[Work to do]
Reproduce the material in full, exactly as written.
— Start Data excerpt —
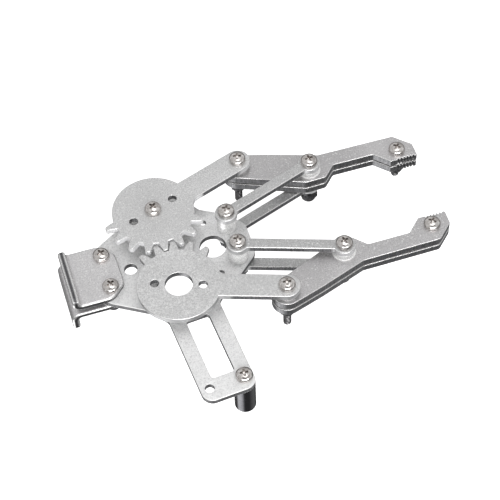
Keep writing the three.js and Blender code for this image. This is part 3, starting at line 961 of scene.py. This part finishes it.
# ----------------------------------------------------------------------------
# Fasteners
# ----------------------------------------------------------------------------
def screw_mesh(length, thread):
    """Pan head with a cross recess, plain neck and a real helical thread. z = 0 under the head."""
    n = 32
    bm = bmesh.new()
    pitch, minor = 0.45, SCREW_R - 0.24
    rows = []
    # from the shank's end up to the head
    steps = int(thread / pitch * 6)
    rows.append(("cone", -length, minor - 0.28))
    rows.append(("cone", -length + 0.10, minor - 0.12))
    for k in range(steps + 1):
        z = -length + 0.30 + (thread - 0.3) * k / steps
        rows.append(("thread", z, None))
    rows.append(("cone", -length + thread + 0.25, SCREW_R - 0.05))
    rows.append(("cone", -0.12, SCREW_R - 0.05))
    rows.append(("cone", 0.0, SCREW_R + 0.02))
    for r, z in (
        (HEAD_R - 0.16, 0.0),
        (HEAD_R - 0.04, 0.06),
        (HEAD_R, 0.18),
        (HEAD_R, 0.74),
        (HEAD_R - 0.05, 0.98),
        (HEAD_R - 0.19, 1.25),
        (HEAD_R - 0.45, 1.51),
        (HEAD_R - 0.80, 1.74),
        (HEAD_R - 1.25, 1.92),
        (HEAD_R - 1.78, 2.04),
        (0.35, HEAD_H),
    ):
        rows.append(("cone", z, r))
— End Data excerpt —
[Exercise answer]
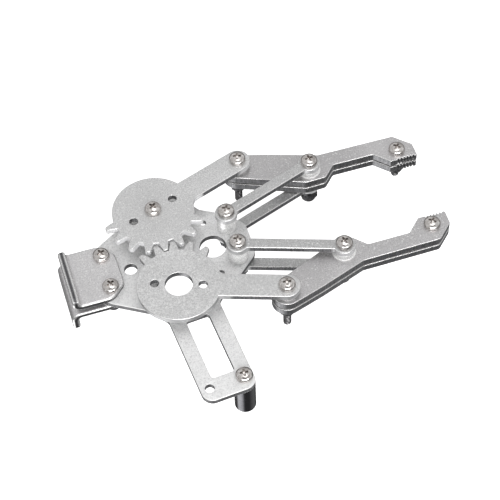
Keep writing the three.js and Blender code for this image. This is part 3, starting at line 961 of scene.py. This part finishes it.
# ----------------------------------------------------------------------------
# Fasteners
# ----------------------------------------------------------------------------
def screw_mesh(length, thread):
    """Pan head with a cross recess, plain neck and a real helical thread. z = 0 under the head."""
    n = 32
    bm = bmesh.new()
    pitch, minor = 0.45, SCREW_R - 0.24
    rows = []
    # from the shank's end up to the head
    steps = int(thread / pitch * 6)
    rows.append(("cone", -length, minor - 0.28))
    rows.append(("cone", -length + 0.10, minor - 0.12))
    for k in range(steps + 1):
        z = -length + 0.30 + (thread - 0.3) * k / steps
        rows.append(("thread", z, None))
    rows.append(("cone", -length + thread + 0.25, SCREW_R - 0.05))
    rows.append(("cone", -0.12, SCREW_R - 0.05))
    rows.append(("cone", 0.0, SCREW_R + 0.02))
    for r, z in (
        (HEAD_R - 0.16, 0.0),
        (HEAD_R - 0.04, 0.06),
        (HEAD_R, 0.18),
        (HEAD_R, 0.74),
        (HEAD_R - 0.05, 0.98),
        (HEAD_R - 0.19, 1.25),
        (HEAD_R - 0.45, 1.51),
        (HEAD_R - 0.80, 1.74),
        (HEAD_R - 1.25, 1.92),
        (HEAD_R - 1.78, 2.04),
        (0.35, HEAD_H),
    ):
        rows.append(("cone", z, r))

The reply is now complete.